The first wave of women could be on their way to the United States Army’s prestigious Ranger School later this year after passing a two-week-long qualifying course.

Five women and 53 men completed the Ranger Training Assessment Course in Fort Benning, Ga., on Jan. 30. The first-ever coed Ranger School will be held in April.

Some 19 percent of the women who enrolled in the course completed it (5 of 26), while 55 percent of men completed the course (53 of 96). Given that this was the first integrated RTAC, the women's completion rate sets an initial bar. 

Going forward, "historically, more than half of the soldiers who complete the RTAC will successfully complete the Ranger Course,” Army officials said in a statement. (Those were all men.)

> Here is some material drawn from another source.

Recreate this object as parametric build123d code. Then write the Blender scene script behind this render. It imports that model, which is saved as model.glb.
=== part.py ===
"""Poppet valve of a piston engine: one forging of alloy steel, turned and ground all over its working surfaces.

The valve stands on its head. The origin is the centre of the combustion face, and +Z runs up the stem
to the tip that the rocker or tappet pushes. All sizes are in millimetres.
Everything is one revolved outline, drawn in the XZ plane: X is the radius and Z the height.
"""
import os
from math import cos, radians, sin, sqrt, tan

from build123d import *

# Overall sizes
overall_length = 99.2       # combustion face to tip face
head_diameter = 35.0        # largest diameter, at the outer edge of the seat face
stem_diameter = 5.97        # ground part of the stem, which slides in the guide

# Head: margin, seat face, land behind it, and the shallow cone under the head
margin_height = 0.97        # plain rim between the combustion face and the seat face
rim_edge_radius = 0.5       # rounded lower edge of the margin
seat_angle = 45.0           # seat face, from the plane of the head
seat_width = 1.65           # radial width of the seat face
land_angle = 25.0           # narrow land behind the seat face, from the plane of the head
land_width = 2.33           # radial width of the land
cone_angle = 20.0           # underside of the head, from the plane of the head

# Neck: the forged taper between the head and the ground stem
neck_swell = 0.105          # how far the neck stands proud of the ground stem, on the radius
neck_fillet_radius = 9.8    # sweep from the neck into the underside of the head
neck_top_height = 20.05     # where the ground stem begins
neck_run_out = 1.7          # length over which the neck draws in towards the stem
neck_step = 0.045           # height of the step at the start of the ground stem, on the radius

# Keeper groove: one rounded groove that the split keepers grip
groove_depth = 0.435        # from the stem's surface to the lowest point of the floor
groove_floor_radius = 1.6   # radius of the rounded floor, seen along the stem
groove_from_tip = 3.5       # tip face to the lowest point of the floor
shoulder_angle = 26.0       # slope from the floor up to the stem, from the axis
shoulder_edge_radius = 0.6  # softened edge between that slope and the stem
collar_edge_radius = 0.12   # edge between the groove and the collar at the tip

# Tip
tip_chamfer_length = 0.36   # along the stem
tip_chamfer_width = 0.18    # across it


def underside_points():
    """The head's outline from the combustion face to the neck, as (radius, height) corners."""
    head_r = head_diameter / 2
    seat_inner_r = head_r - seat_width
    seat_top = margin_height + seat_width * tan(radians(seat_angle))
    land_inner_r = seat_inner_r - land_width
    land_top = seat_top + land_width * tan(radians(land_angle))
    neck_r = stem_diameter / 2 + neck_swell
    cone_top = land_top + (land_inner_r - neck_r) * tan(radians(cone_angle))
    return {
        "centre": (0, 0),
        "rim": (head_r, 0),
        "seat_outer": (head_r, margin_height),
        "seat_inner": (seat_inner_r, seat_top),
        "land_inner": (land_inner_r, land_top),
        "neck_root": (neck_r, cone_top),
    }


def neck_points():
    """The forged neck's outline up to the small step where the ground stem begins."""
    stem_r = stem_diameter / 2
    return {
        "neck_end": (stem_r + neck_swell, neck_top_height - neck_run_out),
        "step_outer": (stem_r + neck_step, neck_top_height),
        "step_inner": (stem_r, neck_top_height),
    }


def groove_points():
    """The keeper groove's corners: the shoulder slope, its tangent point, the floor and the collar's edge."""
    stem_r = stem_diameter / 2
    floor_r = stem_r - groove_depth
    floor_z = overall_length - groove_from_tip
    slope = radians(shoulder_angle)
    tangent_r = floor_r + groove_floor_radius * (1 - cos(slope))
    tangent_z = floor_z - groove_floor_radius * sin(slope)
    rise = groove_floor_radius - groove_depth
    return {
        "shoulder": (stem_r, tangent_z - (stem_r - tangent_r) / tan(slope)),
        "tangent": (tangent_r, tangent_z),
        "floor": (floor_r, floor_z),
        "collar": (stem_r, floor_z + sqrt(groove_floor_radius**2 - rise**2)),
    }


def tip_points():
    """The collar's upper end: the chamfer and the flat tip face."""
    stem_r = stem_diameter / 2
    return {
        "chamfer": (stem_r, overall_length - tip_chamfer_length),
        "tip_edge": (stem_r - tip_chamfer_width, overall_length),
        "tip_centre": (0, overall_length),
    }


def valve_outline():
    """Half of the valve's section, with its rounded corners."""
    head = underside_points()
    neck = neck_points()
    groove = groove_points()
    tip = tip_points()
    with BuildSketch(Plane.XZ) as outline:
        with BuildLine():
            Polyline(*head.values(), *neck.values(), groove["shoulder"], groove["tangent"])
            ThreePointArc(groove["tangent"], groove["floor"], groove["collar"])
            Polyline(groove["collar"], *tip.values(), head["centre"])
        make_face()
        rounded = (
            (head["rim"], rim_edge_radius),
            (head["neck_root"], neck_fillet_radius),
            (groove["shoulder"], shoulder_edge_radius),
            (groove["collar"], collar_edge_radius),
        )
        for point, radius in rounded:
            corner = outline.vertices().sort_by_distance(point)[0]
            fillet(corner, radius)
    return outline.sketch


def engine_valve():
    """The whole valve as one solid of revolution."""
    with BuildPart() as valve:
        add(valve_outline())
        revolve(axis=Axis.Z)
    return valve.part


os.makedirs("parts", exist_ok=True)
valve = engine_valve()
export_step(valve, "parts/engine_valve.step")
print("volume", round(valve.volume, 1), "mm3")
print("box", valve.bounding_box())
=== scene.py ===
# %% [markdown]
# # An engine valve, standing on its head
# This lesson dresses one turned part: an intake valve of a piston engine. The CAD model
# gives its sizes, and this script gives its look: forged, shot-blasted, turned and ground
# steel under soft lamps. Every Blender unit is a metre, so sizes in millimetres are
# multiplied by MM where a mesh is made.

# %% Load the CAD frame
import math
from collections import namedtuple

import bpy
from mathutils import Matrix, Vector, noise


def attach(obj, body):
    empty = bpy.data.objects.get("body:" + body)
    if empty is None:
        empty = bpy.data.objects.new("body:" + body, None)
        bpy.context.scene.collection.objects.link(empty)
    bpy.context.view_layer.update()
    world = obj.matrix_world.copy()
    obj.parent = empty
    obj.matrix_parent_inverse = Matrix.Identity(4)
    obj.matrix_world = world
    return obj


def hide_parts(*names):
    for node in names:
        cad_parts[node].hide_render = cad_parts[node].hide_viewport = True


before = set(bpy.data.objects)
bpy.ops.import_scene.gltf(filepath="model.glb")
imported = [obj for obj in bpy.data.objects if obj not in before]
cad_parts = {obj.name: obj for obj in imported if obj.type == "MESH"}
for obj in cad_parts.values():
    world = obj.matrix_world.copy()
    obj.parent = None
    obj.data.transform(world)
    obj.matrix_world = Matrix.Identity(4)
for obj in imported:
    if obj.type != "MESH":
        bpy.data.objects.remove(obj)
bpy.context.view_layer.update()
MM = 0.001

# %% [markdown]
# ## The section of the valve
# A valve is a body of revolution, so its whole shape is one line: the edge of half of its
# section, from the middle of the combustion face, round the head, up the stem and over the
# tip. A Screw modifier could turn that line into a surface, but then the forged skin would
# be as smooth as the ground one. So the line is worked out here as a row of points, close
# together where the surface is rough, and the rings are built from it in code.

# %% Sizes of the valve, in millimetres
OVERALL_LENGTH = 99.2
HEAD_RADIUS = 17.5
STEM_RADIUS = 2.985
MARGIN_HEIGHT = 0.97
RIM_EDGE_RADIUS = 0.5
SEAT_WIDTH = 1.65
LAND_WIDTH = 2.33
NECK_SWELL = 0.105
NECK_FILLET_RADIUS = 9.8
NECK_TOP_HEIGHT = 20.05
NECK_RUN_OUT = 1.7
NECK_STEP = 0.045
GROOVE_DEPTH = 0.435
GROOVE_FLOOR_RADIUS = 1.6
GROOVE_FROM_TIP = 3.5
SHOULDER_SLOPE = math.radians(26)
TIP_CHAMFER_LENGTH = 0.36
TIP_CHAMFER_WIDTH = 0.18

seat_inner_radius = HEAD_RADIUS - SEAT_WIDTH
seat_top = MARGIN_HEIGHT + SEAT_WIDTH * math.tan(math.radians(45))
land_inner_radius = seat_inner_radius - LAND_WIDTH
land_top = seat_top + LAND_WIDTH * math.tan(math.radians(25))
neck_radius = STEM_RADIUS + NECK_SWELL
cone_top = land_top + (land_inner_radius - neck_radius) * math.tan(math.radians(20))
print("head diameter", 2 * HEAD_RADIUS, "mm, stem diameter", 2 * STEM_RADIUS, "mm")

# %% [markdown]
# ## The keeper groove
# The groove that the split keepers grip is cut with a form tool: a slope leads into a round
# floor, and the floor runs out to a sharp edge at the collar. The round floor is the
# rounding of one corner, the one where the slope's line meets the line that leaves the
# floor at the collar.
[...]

Women who successfully complete Ranger School will receive a certificate and will be permitted to wear the prestigious Ranger tab. For the time being, however, they will not be allowed to serve as Rangers. Women are still prohibited from serving in direct combat, though the armed services have been reevaluating that position and are expected to deliver recommendations to the secretary of Defense about women in combat by next January.

Still, the tab “is an important thing in terms of establishing credibility as a soldier – and if she has it, it says a lot about her ability,” says Greg Jacob, who served as a Marine and is now policy director at the Service Women’s Action Network in Washington. 

The Army describes the Rangers as its “premier direct-action raid force,” requiring its troops to be “lethal” and “agile.” It will hold three more RTACs between now and the opening of Ranger School, giving more women a chance to qualify.

The troops who worked with the women were “impressed with the level of physical fitness and the dedication of the majority of female volunteers,” Lt. Col. Edmund “Beau” Riely, commander of the Army National Guard Warrior Training Center, said in a statement from Fort Benning.

The first phase of the RTAC “mirrors the assessment phase at Ranger School, and is “designed to assess a soldier’s physical and mental abilities,” according to the statement.

This includes a physical fitness test, a swimming evaluation, land navigation, and a six-mile foot march. 

The second phase of the RTAC is a “field training exercise” to test and train soldiers on “troop leading” skills, “which will be used extensively during the Ranger Course,” the statement notes.

The Ranger School “is one of the toughest training courses for which a soldier can volunteer,” the web site notes. For more than two months, “Ranger students train to exhaustion, pushing the limits of their minds and bodies.”